2. Does it feel like an endless stream of sitting? Is that what it feels like to be her? She sits for a sneak-preview screening of “The Host” at the AMC Loews in Georgetown, and the next morning she sits in a Ritz-Carlton hotel room undergoing a steady drip of journalists, and then she sits at the book signing at Politics & Prose, where attendees are limited to two autographs at a time, but then loop through the line again and again and again.
“It’s always interesting, the relationship between reader and writer,” she says at the hotel. “I spend a year working on a novel and another year editing it. They spend one day reading it, and they’re ready for more.”
3. At some point in the past five years, her hair got really good. Stunningly, shinily good. What is in her conditioner? Avocado? Also her skin. Up close and personal, it looks like the texture of semigloss paint.

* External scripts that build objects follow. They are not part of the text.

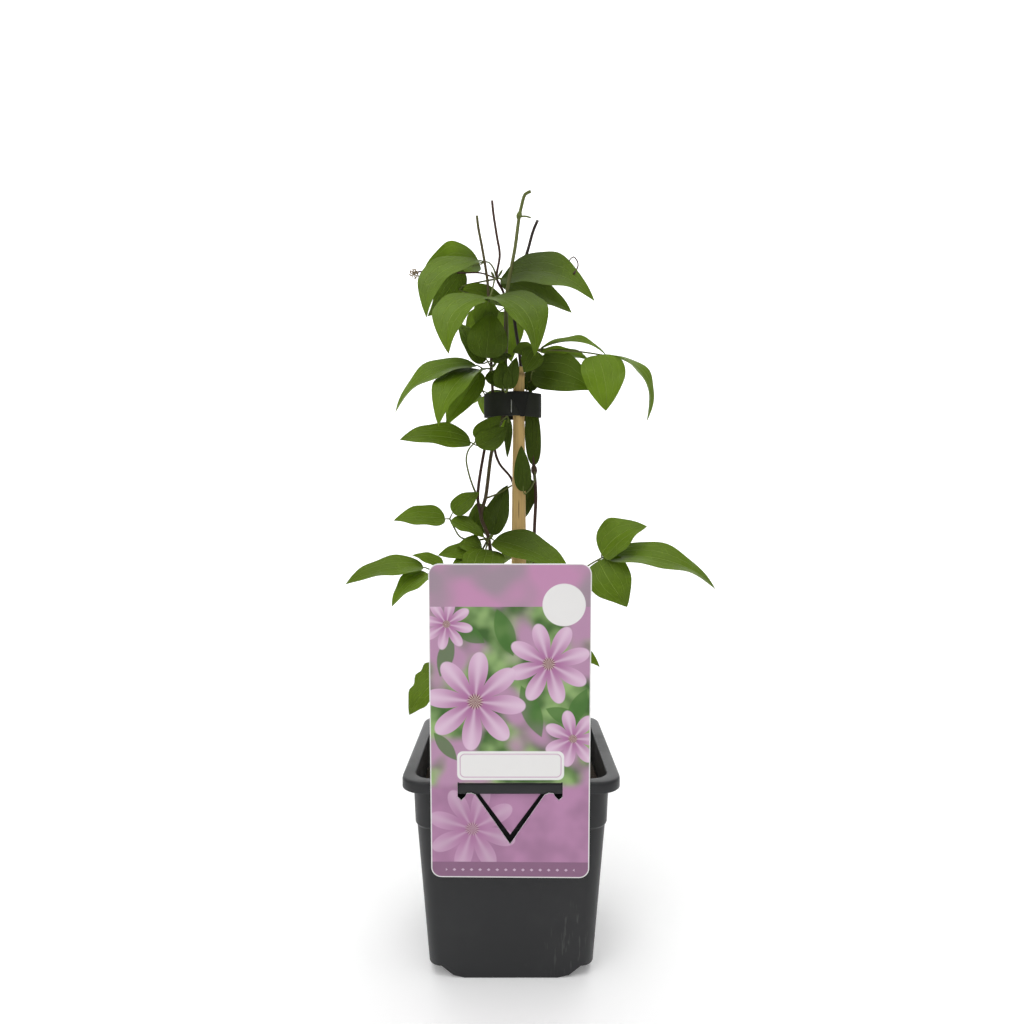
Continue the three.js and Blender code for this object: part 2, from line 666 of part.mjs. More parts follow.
const rightLeaves = [
  leaf([[6, 9.3, 384], [12, 4, 386], [16, -8, 386], [16.5, -20, 384]], [
    blade([19, -20, 385], [62, -13, 384], 22, [0.05, -0.1, 1], { arch: 6 }),
    blade([19, -20, 383], [51, -10, 381], 14, [0, 0.2, 1], { arch: 1 }),
    blade([16, -22, 383], [8, -26, 369], 15, [0.25, -0.8, 0.5]),
    blade([14, -21, 384], [1, -15, 384], 13, [0, 0.7, 0.7]),
  ]),
  leaf([[16.5, -20, 384], [30, -20, 384], [46, -17, 383.5], [61, -14, 382]], [
    blade([55, -19, 381], [60, -26, 345], 29, [0, -0.95, -0.2], { arch: 2, bend: 2 }),
    blade([63, -14, 382], [88, -22, 339], 20, [0.65, -0.5, 0.55], { arch: 12 }),
    blade([64, -10, 381], [74, -6, 366], 8, [0.3, -0.9, 0]),
  ]),
  leaf([[7.5, 9.8, 366], [13, 6, 369], [13.5, -2, 372]], [
    blade([14.5, -6, 373.5], [53, -14, 360], 28, [0, -1, -0.1], { arch: 3, bend: 4 }),
  ]),
  leaf([[8, 10, 361]], [
    blade([10.5, 8, 363], [17, 5, 379], 13, [0, -1, 0.1]),
  ]),
  leaf([[15.4, 5, 309]], [
    blade([15.4, 5.2, 312], [12.8, 4.8, 366], 11.5, [0.1, -1, 0]),
  ]),
  leaf([[15.4, 5, 309], [16, -1, 303], [12, -7, 295], [9, -8.5, 292]], [
    blade([8, -8.5, 294], [6.5, -10, 324], 12, [0, -1, 0.15]),
  ]),
  leaf([[16, 5, 200], [24, -6, 215], [35, -18, 232], [48, -26, 246], [57, -30, 252]], [
    blade([56.5, -31.5, 254], [83.5, -36, 272.5], 28, [-0.2, -0.75, 0.65], { arch: 3, bend: 3 }),
    blade([61, -31, 252], [125, -44, 236], 27, [0.1, -0.55, 0.83], { arch: 9 }),
    blade([54.5, -32, 250], [71, -42, 223], 30, [-0.1, -0.85, 0.5], { arch: 4, bend: -2 }),
  ]),
  leaf([[15.6, 4, 265], [14, 14, 256], [12, 24, 250]], [
    blade([8, 26, 248], [-20, 38, 232], 22, [-0.4, 0.5, 0.8], { arch: 5 }),
    blade([12, 27, 247], [16, 52, 220], 26, [0, 0.7, 0.7], { arch: 7 }),
    blade([16, 25, 248], [40, 36, 232], 22, [0.4, 0.5, 0.8], { arch: 5 }),
  ]),
  leaf([[3, 12, 435.5], [8, 20, 433], [12, 28, 427]], [
    blade([14, 30, 426], [26, 42, 420], 16, [0.4, 0.5, 0.8], { arch: 2 }),
    blade([13, 31, 427], [16, 51, 411], 20, [0, 0.7, 0.7], { arch: 5 }),
    blade([9, 29, 428], [-4, 43, 421], 14, [-0.4, 0.5, 0.8], { arch: 2 }),
  ]),
];

const leftShootLeaves = [
  leaf([[-38, -33, 188]], [
    blade([-37, -34.5, 185], [-62.5, -46, 158.5], 24, [-0.4, -0.8, 0.5], { arch: 3, teeth: 0.1 }),
    blade([-36, -34, 190], [-16, -40, 206], 18, [0.2, -0.7, 0.7], { arch: 3 }),
    blade([-38, -32, 191], [-42, -16, 213], 16, [-0.2, -0.6, 0.8], { arch: 3 }),
  ]),
];

const rightShootLeaves = [
  leaf([[31, -29, 194]], [
    blade([33, -30, 194], [55, -36, 185.5], 12, [0.2, -0.6, 0.8], { arch: 3 }),
    blade([30, -31, 196], [12, -38, 212], 16, [-0.2, -0.7, 0.7], { arch: 3 }),
    blade([32, -27, 197], [37, -12, 217], 16, [0.2, -0.6, 0.8], { arch: 3 }),
  ]),
];

// The bud and the broken stub at the main stem's top.
function topBud() {
  const bud = new THREE.IcosahedronGeometry(1, 1)
    .scale(...BUD.size)
    .rotateY(BUD.tilt)
    .translate(...BUD.place);
  const stub = tube([[5, -15, 471], [9, -15, 471.5], [12.7, -15, 470.5]], STALK_RADIUS, 5, 2);
  return [bud, stub];
}

// ---------------------------------------------------------------- assembly

const stems = [mainStem, backStem, rightStem, leftShoot, rightShoot];
const plant = new THREE.Group();
plant.add(
  mesh("pot", geometryOf(pot()), LOOKS.pot),
  mesh("soil", geometryOf(soil(stems)), LOOKS.soil),
  mesh("cane", cane(), LOOKS.cane),
  mesh("tie", geometryOf(tie()), LOOKS.tie),
  mesh("label", geometryOf(label()), LOOKS.label),
);

const leafy = [
  ["stem_main", [mainStem, leftBranch], [...mainLeaves, topBud()], LOOKS.leafyMain],
  ["stem_back", [backStem], [...backLeaves, [driedStalk]], LOOKS.leafyBack],
  ["stem_right", [rightStem], rightLeaves, LOOKS.leafyRight],
  ["shoot_left", [leftShoot], leftShootLeaves, LOOKS.shoot],
  ["shoot_right", [rightShoot], rightShootLeaves, LOOKS.shoot],
];
for (const [name, tubes, leaves, look] of leafy) {
  plant.add(mesh(name, geometryOf(fuse([...tubes.map(stemTube), ...leaves.flat()])), look));
}

const box = new THREE.Box3().setFromObject(plant);
const middle = box.getCenter(new THREE.Vector3());
plant.position.set(-middle.x, -middle.y, -box.min.z);

const part = new THREE.Group();
part.add(plant);

export default part;
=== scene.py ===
"""A young climbing plant in a square nursery pot, tied to a bamboo cane, with a hooked hang label.

It dresses the packed frame with finer pieces. Places are in millimetres from the middle of the
pot's foot, +Z up, the label towards -Y, and are moved to the pot's place in the frame at the end.
"""

import math

import bpy
import numpy as np
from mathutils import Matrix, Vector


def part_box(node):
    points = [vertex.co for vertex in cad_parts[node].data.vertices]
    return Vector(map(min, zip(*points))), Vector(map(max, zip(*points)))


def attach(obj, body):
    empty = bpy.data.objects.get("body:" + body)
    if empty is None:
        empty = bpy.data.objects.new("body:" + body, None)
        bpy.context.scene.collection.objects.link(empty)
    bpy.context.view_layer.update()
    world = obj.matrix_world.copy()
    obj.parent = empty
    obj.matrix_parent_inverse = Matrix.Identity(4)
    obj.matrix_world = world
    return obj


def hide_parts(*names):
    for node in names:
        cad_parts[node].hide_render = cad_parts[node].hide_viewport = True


bl_info = {
    "name": "Potted Climber",
    "version": (1, 0, 0),
    "blender": (4, 2, 0),
    "location": "View3D > Sidebar > Potted Climber",
    "description": "Builds a young climbing plant in a nursery pot, with cane, tie and label",
    "category": "Add Mesh",
}

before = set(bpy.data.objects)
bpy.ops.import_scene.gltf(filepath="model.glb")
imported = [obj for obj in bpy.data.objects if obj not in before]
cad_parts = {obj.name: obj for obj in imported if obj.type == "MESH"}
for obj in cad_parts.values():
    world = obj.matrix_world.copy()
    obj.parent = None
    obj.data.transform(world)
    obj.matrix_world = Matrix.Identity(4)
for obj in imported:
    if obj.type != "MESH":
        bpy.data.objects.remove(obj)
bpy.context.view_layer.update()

MM = 0.001
POT_LOW, POT_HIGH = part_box("pot")
CENTRE = np.array([(POT_LOW.x + POT_HIGH.x) / 2, (POT_LOW.y + POT_HIGH.y) / 2, 0.0])
RIM_WIDTH = (POT_HIGH.x - POT_LOW.x) / MM
POT_HEIGHT = (POT_HIGH.z - POT_LOW.z) / MM

# ---------------------------------------------------------------- sizes, in millimetres

RIM_HALF = RIM_WIDTH / 2
RIM_CORNER = 14
CORNER_TAPER = 0.4  # corner radius lost for each millimetre further in
SKIRT_HEIGHT = 6.5
NECK_HALF = 59
STEP_HEIGHT = 93
STEP_HALF = 56.8
FOOT_HALF = 50
BASE_HEIGHT = 7.2
BASE_THICKNESS = 1.5
TAB_HALF = 34
TAB_SLOPE = 4
DRAIN_RADIUS = 5
DRAIN_REACH = 31
RIB_PITCH = 5.2
SCUFF = (36, 24)  # middle of the rubbed place on the front: across, up
SCUFF_SPREAD = (13, 24)

SOIL_TOP = 108
CRUMB_SEED = 5
ROOT_END = 80.35

CANE_PLACE = (5, 0)
CANE_BOTTOM, CANE_TOP = 40, 377
CANE_RADII = ((40, 5.2), (108, 5.2), (266, 4.8), (345, 3.9), (377, 3.9))
CANE_RINGS = (202, 372)
CANE_CRACK = (5, 282)  # across, up

TIE_PLACE = (1, 5)
TIE_HALVES = (19, 9.9)
TIE_THICKNESS = 0.9
TIE_BOTTOM, TIE_TOP = 344, 360
FLAP_LEFT, FLAP_RIGHT = (-1.2, 6.0), (12.0, 8.6)  # the folded end's edges, above and below
FLAP_STAND = 1.1
PIN = (0.1, 346.6, 354.6)  # across, low end, high end
PIN_RADIUS = 0.3

LABEL_X = -0.6
LABEL_HALF = 46
LABEL_BELOW, LABEL_ABOVE = 53.5, 131.5
LABEL_CORNER = 6
LABEL_LEAN = 0.0785
LABEL_LINE = 121
LABEL_BACK = -(RIM_HALF + 0.5)
WARP_START, WARP_SPAN = (-5, 5), (51, 58)  # where the card's warp starts and how far it grows
# The hook's cut-out, across and up from the rim's line: its right edge downwards, its low point.
SLOT_SIDE = (
    (30.4, 4), (30.4, -4.85), (28.25, -7), (26.1, -4.85), (25.1, -2.8), (22.5, -2.6), (20, -3.6),
)
SLOT_APEX = -33.5
TONGUE_HALF, TONGUE_SHOULDER = 29.5, 19  # half-widths: the bar's, and the point's under it
TONGUE_BACK = -62.5
TONGUE_TOP, TONGUE_BAR, TONGUE_APEX = 125.0, 118.4, 93

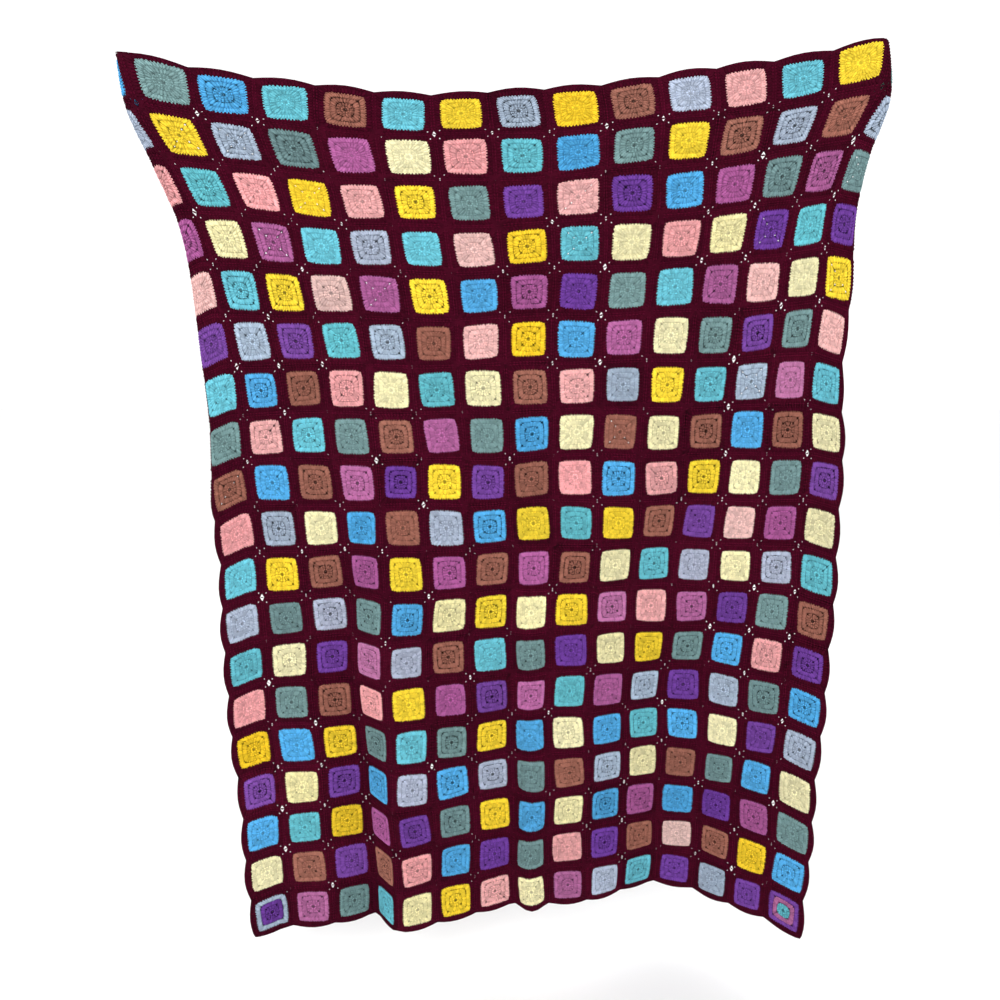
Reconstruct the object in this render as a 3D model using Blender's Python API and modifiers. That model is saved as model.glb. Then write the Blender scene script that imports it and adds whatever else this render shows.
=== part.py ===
"""Granny square blanket: a crocheted throw of 15 by 19 squares, hung by its two top corners.

Metres, +Z up. The front faces -Y and +X is to the right seen from the front. The origin is the
middle of the top edge. A place on the cloth is told in squares: `across` from the left edge and
`down` from the top edge. The cloth is one sheet: a flat grid of squares, carried onto the hanging
form and then thickened.
"""

import bpy
import numpy as np

NAME = "granny_square_blanket"

# The cloth as it is made.
SQUARE = 0.100  # one finished square, four rounds of treble-high stitches
COLUMNS = 15
ROWS = 19
THICKNESS = 0.003
YARN = (0.062, 0.004, 0.014)  # the dark yarn that joins the squares
YARN_ROUGHNESS = 0.9

# How it is held: the grips are on the top edge, in squares from its left end.
MIDDLE = COLUMNS / 2
LOWEST = 6.3  # where the top edge sags to its lowest
LEFT_GRIP, RIGHT_GRIP = 0.70, 14.05
LEFT_RISE, RIGHT_RISE = 0.092, 0.110  # height of each grip over the lowest place
LEFT_SAG, RIGHT_SAG = 1.9, 1.6  # power of the sag on each side
CORNER_DROP = 0.045  # how far each corner falls away beyond its grip, for each square
CORNER_FADE = 2.0  # squares down over which that evens out

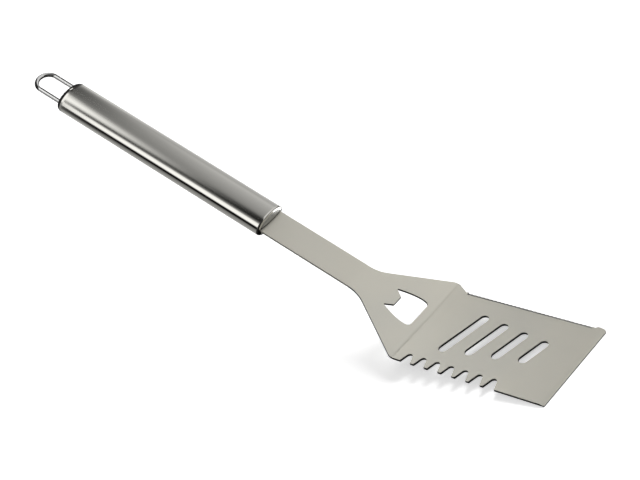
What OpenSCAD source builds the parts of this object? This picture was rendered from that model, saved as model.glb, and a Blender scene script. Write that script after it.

4. This new movie, “The Host.” Is it good? It’s about a woman named Melanie, one of the last “wild humans” in a future society in which most people’s bodies have been taken over by an alien species. When Melanie also succumbs, she must fight for control over her own person and future. It stars Saoirse Ronan, with several achingly pretty boys — two of whom have come to Washington with Meyer, and one of whom is Jeremy Irons’s son. It’s beautifully filmed, and infinitely more adult and more complex than any of the “Twilight” stories.
At the screening, people want to talk about the “Twilight” stories.
Is she ever going to finish “Midnight Sun,” the “Twilight” companion novel that she abandoned after it was accidentally leaked to the public in 2008? Everrrr?
5. Her fans are so pure. When she walks in a room, the fans go — oh, you already know what they go. Everybody already knows what happens at a Stephenie Meyer appearance. The fans go “Eeee!” or “Squeee!” or “Bleeee!”; the fans burst into tears and explain their obsessive love for “Twilight.” Sometimes a journalist who brags that he’s too smart for “Twilight” (even though he’s never read it) parachutes in to write a scene story about these women, and they open up their hopeful hearts because maybe this time he won’t make them look crazy. He always makes them look crazy.
“I do a lot of deep breathing,” Meyer says. This is how she adjusts to the decibel level of a public appearance. She’s grown more used to it now. The public appearances used to make her nervous. She used to pep-talk herself: “I am going to live through this. Nobody is going to kill you today.”